You may be trying to remember a deadline, respond to a message, prepare for a meeting, finish a task, and keep track of something you promised someone earlier. None of these may be impossible on their own. Together, they create mental clutter.

One simple way to reduce stress is to get open loops out of your head and into a trusted place.

That could be a notebook, a digital task list, a sticky note, or a simple end-of-day list. The tool matters less than the relief of not having to mentally hold everything at once.

This is not about becoming perfectly organized. It is about giving your mind fewer things to juggle while you are trying to focus.

A helpful habit is to pause for one minute and write down:

  • what needs attention today
  • what can wait
  • what you are worried you might forget

Even a short list can make the day feel less foggy.

Use Small Pauses Before You Feel Overwhelmed

Many people wait until they are already overloaded before they pause. By then, the body may already be tense, the mind may be racing, and even simple tasks can feel heavier.

A better approach is to use small pauses before stress peaks.

A pause does not need to be long. It might be standing up before your next task, taking a few slower breaths before replying to a difficult message, getting water after a meeting, or looking away from your screen for a moment before starting something new.

These pauses may seem too small to matter, but they create separation. They remind your body that the entire day is not one continuous emergency.

A workday without pauses can make every task feel connected to the next with no room to recover. A workday with small pauses gives your mind a chance to reset.

Make The Next Step Smaller

Stress often grows when a task feels too large, unclear, or emotionally loaded.

“Finish the report” may feel heavy.
“Handle all these emails” may feel irritating.
“Prepare for the meeting” may feel vague.

When a task feels too big, your brain may respond with avoidance, tension, or scattered attention. One of the simplest ways to reduce work stress is to shrink the next step.

Instead of asking yourself to finish the whole thing, ask:

“What is the next visible action?”

That might be opening the document, writing three bullet points, replying to one message, reviewing one section, or deciding what information is missing.

This does not remove the full responsibility, but it lowers the emotional weight of getting started. A smaller next step gives your mind something clear to do, which can reduce the stress of uncertainty.

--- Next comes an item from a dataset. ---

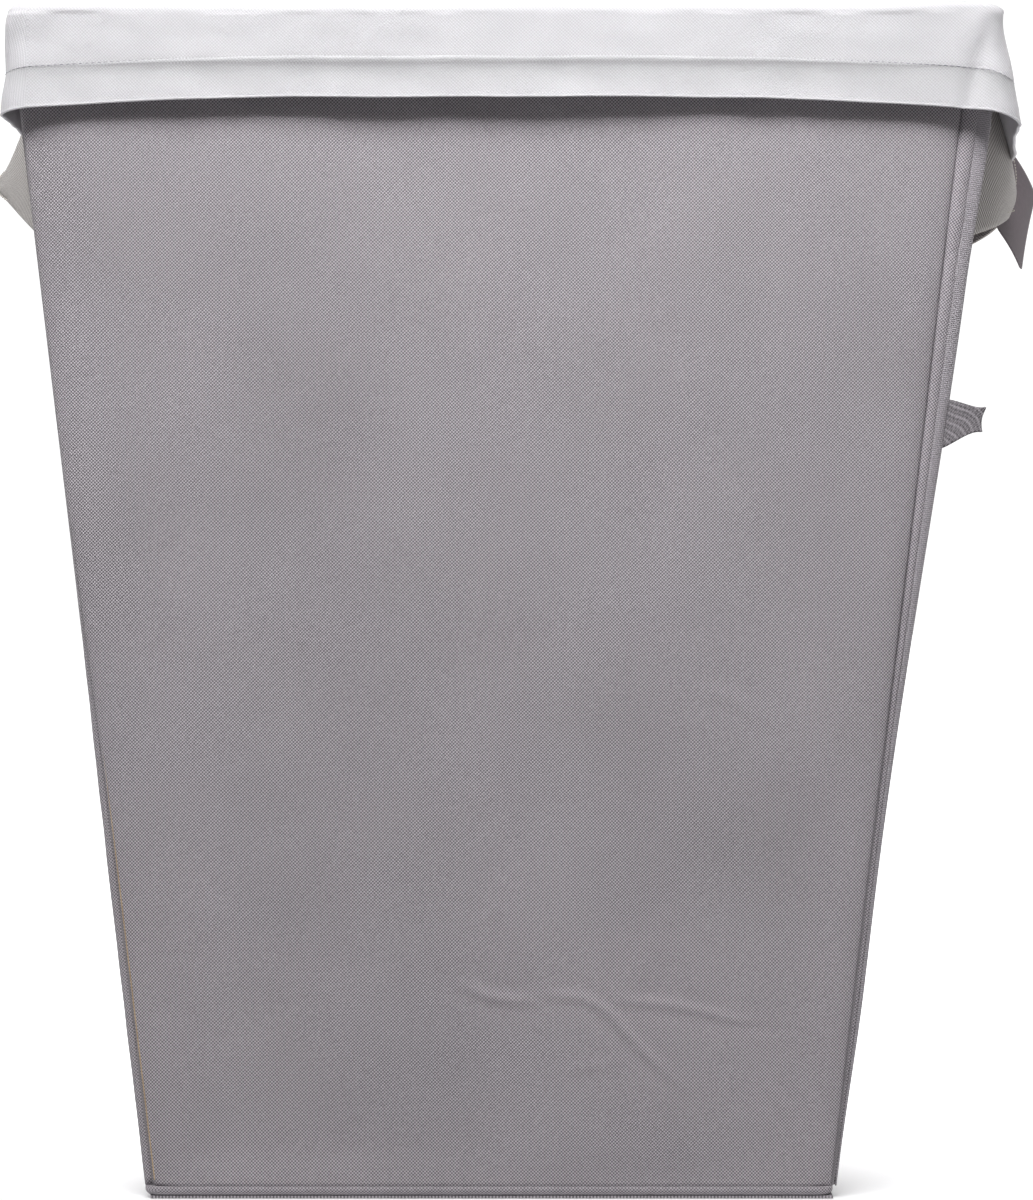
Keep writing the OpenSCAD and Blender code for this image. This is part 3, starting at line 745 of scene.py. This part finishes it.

Protect One Part Of The Day From Spillover

Work stress becomes more draining when it follows you everywhere.

If the pressure from work spills into lunch, the drive home, family time, errands, sleep, and the next morning, it can start to feel like there is no real recovery. Even if you cannot fully leave work at work, you can protect one small part of the day from being completely overtaken.

This might be your first ten minutes after getting home. It might be lunch without checking messages. It might be a short walk before you go inside. It might be the last half hour before bed without work email.

The point is not to create a perfect boundary. The point is to give your life some space that does not belong entirely to work stress.

Even one protected pocket of time can help remind you that your workday is part of your life, not the whole of it.

Notice When Stress Is Asking For A Conversation

Not all work stress can be solved privately.

Sometimes stress is a signal that something needs to be clarified, renegotiated, or discussed. If your workload is consistently unrealistic, priorities keep changing, expectations are unclear, or you are repeatedly absorbing pressure that does not belong to you, personal coping habits may help you get through the day, but they may not address the real issue.

In those moments, reducing stress may involve a calm conversation.

That could sound like:

“I want to make sure I’m focused on the right priority. Which of these should come first?”

Or:

“I can complete this by Friday, but not both projects by tomorrow. Which deadline matters most?”

Or:

“I’m noticing this keeps getting added at the last minute. Can we talk about how to plan for it earlier?”

These conversations can feel uncomfortable, especially if you are used to handling everything quietly. But clarity often lowers stress because it reduces guessing.

You do not have to frame the conversation as a complaint. You can frame it as an attempt to work more clearly and sustainably.

Avoid Turning Stress Reduction Into Another Job

It is easy to make stress management feel like one more thing you are failing to do.

You may think you need a perfect morning routine, a long meditation practice, a completely organized desk, meal prep, exercise, journaling, and better boundaries all at once.

That kind of pressure can become its own source of stress.

For a busy workday, it is often better to choose one small support habit and actually use it. Maybe you pause before opening email. Maybe you write down your top three priorities. Maybe you step outside for five minutes after lunch. Maybe you stop checking work messages after a certain time.

The best stress-reducing habit is not the most impressive one. It is the one you can realistically repeat.

Some Stress Comes From Expecting Yourself To Be Unaffected

Another pattern that makes work stress worse is believing you should be able to handle everything without being affected.

But it is normal for pressure, conflict, uncertainty, and heavy workloads to affect your body and mood. Feeling stressed does not mean you are weak, unprofessional, or bad at your job. It usually means your system is responding to demands.

That does not mean every stressful situation is acceptable or healthy. It simply means your reaction makes sense.

When you stop judging yourself for feeling stressed, it becomes easier to respond with care instead of criticism. You can ask what would help, what needs to be clarified, what can wait, or what support you need.

Self-judgment adds a second layer of stress. Clarity removes some of it.

A Less Stressful Workday Often Starts With Fewer Points of Friction

You may not be able to make work stress disappear. But you can often reduce the friction that makes the day feel harder than it needs to.

Less friction might mean fewer open loops in your head.
It might mean a smaller next step.
It might mean a pause between tasks.
It might mean asking for clearer priorities.
It might mean protecting a small part of your day from work spillover.

None of these require you to overhaul your life. They simply help you move through the day with a little more steadiness.

Work may still be demanding. Some days may still feel heavy. But small, intentional changes can help you feel less swallowed by the pressure and more able to meet the day one manageable piece at a time.